Start of Dataset extract

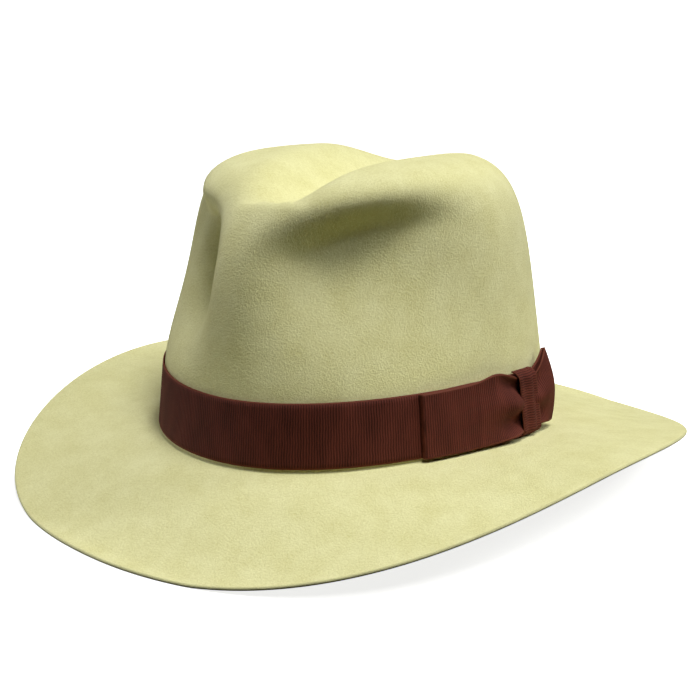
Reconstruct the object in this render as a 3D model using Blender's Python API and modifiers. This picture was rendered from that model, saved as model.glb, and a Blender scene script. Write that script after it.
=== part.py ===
"""Wide-brim felt hat: creased crown and snapped brim in one felt, ribbon band and flat side bow.

The front faces -Y and the wearer's left, with the bow, is +X. The floor is z = 0 and the origin lies
under the middle of the hat. Lengths are metres. Angles are degrees from the front towards the
wearer's left. Heights and plan sizes of the felt are those of its inner, under side.
"""
import math

import bmesh
import bpy
from mathutils import Vector

# Felt and ribbon cloth
FELT = 0.0016
RIBBON = 0.0008
CLEARANCE = 0.0003

# The band stands a little further off, over the felt's unevenness
BAND_CLEARANCE = 0.0005

# Oval where the crown's wall meets the brim, and the oval that the wall leans in to at the top
HEAD_LENGTH = 0.205
HEAD_WIDTH = 0.173
HEAD_SQUARENESS = 2.1
CROWN_LENGTH = 0.170
CROWN_WIDTH = 0.148
CROWN_SHIFT = -0.0055

# Height of the crown's top ridge over the floor, and how far it falls at the back and front
TOP_HEIGHT = 0.154
BACK_FALL = 0.002
FRONT_FALL = 0.020
RIDGE_TIGHTNESS = 7.4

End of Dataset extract

Exactly reproduce the material above.

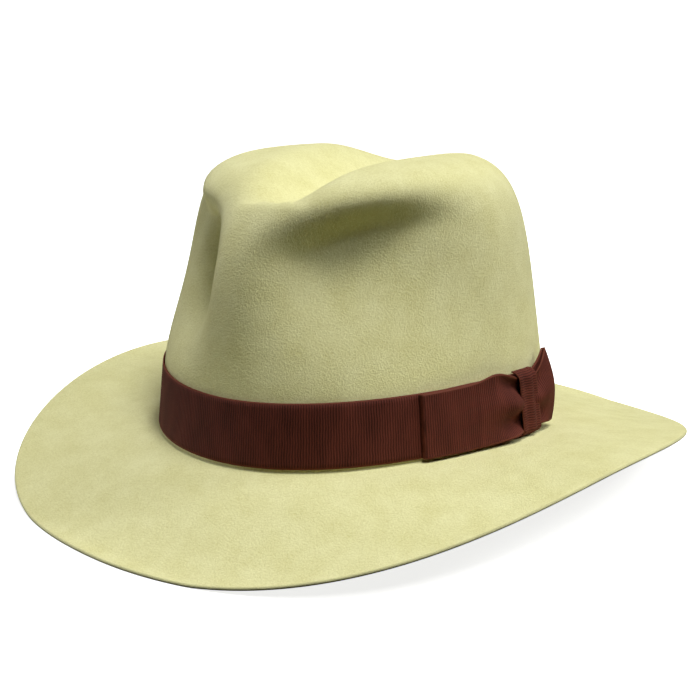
Reconstruct the object in this render as a 3D model using Blender's Python API and modifiers. This picture was rendered from that model, saved as model.glb, and a Blender scene script. Write that script after it.
=== part.py ===
"""Wide-brim felt hat: creased crown and snapped brim in one felt, ribbon band and flat side bow.

The front faces -Y and the wearer's left, with the bow, is +X. The floor is z = 0 and the origin lies
under the middle of the hat. Lengths are metres. Angles are degrees from the front towards the
wearer's left. Heights and plan sizes of the felt are those of its inner, under side.
"""
import math

import bmesh
import bpy
from mathutils import Vector

# Felt and ribbon cloth
FELT = 0.0016
RIBBON = 0.0008
CLEARANCE = 0.0003

# The band stands a little further off, over the felt's unevenness
BAND_CLEARANCE = 0.0005

# Oval where the crown's wall meets the brim, and the oval that the wall leans in to at the top
HEAD_LENGTH = 0.205
HEAD_WIDTH = 0.173
HEAD_SQUARENESS = 2.1
CROWN_LENGTH = 0.170
CROWN_WIDTH = 0.148
CROWN_SHIFT = -0.0055

# Height of the crown's top ridge over the floor, and how far it falls at the back and front
TOP_HEIGHT = 0.154
BACK_FALL = 0.002
FRONT_FALL = 0.020
RIDGE_TIGHTNESS = 7.4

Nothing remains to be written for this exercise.